EXERCISE AIM
Search the records below for the word "hinge". Pull out each line that has it.
──────────
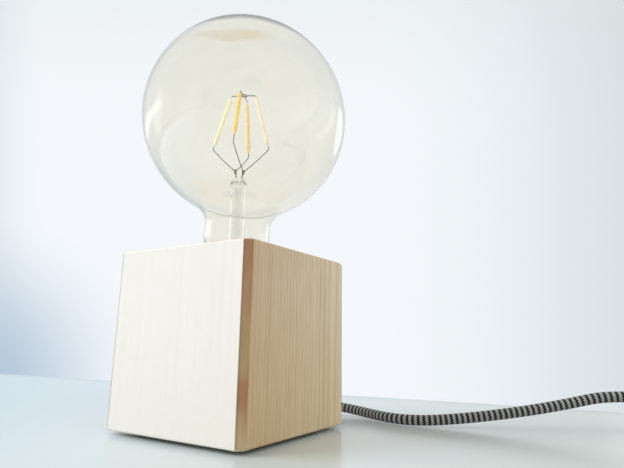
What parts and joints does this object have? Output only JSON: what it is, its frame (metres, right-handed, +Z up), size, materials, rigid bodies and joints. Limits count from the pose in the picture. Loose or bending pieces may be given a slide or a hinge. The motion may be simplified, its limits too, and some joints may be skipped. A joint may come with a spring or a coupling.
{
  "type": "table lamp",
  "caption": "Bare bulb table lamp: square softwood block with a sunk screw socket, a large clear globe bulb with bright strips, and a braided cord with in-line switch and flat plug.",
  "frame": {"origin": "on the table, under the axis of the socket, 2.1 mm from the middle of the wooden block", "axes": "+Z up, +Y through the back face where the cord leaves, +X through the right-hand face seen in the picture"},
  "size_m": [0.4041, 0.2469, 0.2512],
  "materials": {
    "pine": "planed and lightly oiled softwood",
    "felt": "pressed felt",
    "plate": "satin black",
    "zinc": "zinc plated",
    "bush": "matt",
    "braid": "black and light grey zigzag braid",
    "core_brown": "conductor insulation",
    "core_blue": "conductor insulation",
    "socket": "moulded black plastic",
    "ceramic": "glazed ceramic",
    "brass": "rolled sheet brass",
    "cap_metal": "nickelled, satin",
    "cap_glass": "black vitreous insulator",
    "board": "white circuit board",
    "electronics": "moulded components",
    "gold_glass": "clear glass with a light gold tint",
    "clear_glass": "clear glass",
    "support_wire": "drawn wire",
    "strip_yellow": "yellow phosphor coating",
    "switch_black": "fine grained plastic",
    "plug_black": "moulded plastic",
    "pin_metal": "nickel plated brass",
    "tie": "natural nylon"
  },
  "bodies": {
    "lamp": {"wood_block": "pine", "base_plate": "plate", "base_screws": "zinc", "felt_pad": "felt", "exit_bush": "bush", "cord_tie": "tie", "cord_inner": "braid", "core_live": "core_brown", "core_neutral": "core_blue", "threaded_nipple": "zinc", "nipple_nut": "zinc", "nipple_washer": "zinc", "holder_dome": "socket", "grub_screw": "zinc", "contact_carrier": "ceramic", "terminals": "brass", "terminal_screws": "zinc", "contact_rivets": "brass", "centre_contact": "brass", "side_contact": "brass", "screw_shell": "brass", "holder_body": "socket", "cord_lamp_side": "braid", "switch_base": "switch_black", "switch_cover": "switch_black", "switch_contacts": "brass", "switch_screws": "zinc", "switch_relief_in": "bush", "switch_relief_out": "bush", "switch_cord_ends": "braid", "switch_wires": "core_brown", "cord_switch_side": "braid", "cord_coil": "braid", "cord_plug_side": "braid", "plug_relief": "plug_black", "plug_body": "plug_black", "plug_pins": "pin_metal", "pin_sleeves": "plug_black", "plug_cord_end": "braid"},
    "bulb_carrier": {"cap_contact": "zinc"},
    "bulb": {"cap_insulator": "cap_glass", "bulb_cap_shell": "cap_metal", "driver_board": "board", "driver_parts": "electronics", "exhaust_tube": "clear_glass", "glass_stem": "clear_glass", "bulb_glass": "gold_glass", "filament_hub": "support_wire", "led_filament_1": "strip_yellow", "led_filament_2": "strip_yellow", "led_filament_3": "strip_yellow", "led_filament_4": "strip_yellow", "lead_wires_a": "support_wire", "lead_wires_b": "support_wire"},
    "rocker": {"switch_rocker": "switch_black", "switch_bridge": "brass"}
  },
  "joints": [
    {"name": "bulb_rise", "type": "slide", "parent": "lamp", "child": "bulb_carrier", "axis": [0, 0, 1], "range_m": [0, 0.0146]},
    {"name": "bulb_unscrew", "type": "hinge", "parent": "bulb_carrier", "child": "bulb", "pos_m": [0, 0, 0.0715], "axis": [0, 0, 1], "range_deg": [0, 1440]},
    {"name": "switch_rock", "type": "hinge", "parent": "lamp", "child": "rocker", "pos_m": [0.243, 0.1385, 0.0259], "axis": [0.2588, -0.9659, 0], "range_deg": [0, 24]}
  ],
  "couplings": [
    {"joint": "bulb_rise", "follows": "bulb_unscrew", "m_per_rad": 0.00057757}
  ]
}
──────────
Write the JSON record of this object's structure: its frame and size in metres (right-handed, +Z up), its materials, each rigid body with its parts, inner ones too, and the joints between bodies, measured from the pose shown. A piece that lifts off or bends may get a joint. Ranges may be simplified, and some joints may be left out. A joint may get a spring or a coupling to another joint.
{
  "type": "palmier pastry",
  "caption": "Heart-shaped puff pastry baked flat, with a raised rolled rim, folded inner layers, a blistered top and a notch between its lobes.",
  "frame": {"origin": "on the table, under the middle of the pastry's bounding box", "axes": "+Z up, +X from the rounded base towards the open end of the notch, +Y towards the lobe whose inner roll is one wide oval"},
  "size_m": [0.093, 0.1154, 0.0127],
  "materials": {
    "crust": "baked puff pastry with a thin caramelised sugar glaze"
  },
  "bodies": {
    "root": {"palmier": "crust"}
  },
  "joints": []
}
──────────
ANSWER TO THE EXERCISE
What parts and joints does this object have? Output only JSON: what it is, its frame (metres, right-handed, +Z up), size, materials, rigid bodies and joints. Limits count from the pose in the picture. Loose or bending pieces may be given a slide or a hinge. The motion may be simplified, its limits too, and some joints may be skipped. A joint may come with a spring or a coupling.
    {"name": "bulb_unscrew", "type": "hinge", "parent": "bulb_carrier", "child": "bulb", "pos_m": [0, 0, 0.0715], "axis": [0, 0, 1], "range_deg": [0, 1440]},
    {"name": "switch_rock", "type": "hinge", "parent": "lamp", "child": "rocker", "pos_m": [0.243, 0.1385, 0.0259], "axis": [0.2588, -0.9659, 0], "range_deg": [0, 24]}